HMS Ardent sinking photo
Royal Navy file photo of HMS Ardent, which was sunk by Argentine aircraft in the Falkland Sound on 21 May 1982

If you ever wondered how many ships and under which circumstances the Royal Navy lost since 1512, a new database that has become available to public is the best place to look.

The Royal Navy Loss List is a free online database which lists 5,100 warships and auxiliaries lost in naval service since the days of Henry VIII.

Created by the Maritime Archaeology Sea Trust in 2011, it was originally intended to help legal and conservation experts protect Royal Navy wrecks around the globe.

They realized it would prove of use and interest to fellow historians and the wider public, and have made it accessible to all.

The database is searchable by a ship’s name, class, and tonnage. Or you can list the vessels lost in French waters over the past 500 years (760), the number of ships lost on D-Day (416), or how many were sunk by aircraft in the Great War (six).

The database draws on official records and a raft of reference works, plus memoirs and eyewitness accounts where necessary.

Archaeological reports, and diver accounts were used to verify information on the survival of vessel remains.

Even then, says Giles Richardson, MAST’s senior archaeologist, the cause of many losses remains a mystery; more than half the ships lost in World War 2 are classified ‘unknown – lost in action’ due to lack of information.

Many of these are landing craft and other small vessels lost in major operations including Dunkirk, and Operations Torch and Overlord, when official loss reports were only collated centrally months later, and eyewitnesses had long since moved on.

“Delving into contemporary accounts reveals craft officially recorded as simply as ‘lost’ on the Normandy beaches suffered a wide variety of fates, including storm damage, mechanical breakdown and collision.”

The list covers all vessels lost in peace and war – but not RAF, Army, Coastguard and merchant craft upon which RN personnel may have served, nor ships captured by the enemy or those lost in the service of other navies or converted to merchantmen.

The database offers some fascinating statistics about the fate of Royal Navy ships down the ages.

Of the 5,100 wrecks listed, more than a quarter – 1,410 – are in the UK’s territorial waters and another 156 are within the UK’s Exclusive Economic Zone, extending 200 nautical miles from the coast.

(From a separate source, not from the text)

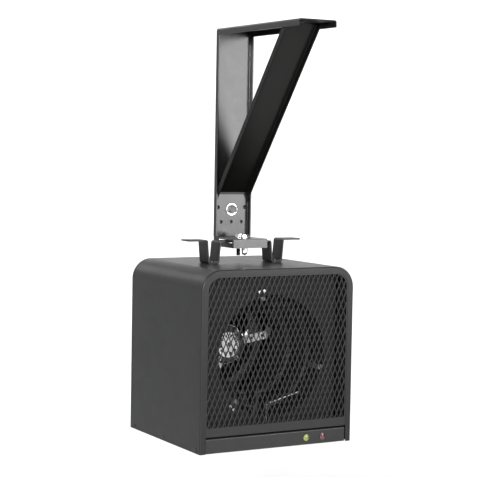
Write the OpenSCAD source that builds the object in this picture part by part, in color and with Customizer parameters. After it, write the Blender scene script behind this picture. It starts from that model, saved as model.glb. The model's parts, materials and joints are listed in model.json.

Until the turn of the 20th Century accidental shipwreck rather than battle were responsible for the vast majority of losses, whereas conflict accounts for three quarters of all RN/RFA ships sunk since 1900.

Mines destroyed one in every four ships sunk in both world wars. And while three in every 100 ships lost in the Great War fell victim to enemy aircraft, a generation later air power accounted for nearly one third of all the Royal Navy’s losses. In all, 300 vessels were lost to aircraft and 605 to submarines.

The database has been hailed as a vital resource – both for the casual viewer and the serious historian/marine archaeologist – by the National Museum of the Royal Navy.

“The RN Loss List is a vital tool to begin to understand, research and manage these 5,100 wreck sites before they are lost forever,” said its director general, Professor Dominic Tweddle.

“The United Kingdom has a huge, rich and astoundingly diverse underwater heritage from Bronze Age boats to World War 2 wrecks – and it is a heritage which is spread around the globe.

“The National Museum of the Royal Navy displays extraordinary objects which have come from some of these wrecks: the bells of HMS Hood and HMS Prince of Wales, everyday objects from HMS Stirling Castle lost in 1703 and the amazing cutwater of HMS Invincible lost in 1758.

“It is vital that these myriad wrecks are treated as seriously as archaeological sites on land and this fantastic loss list compiled by MAST represents a huge step forward.”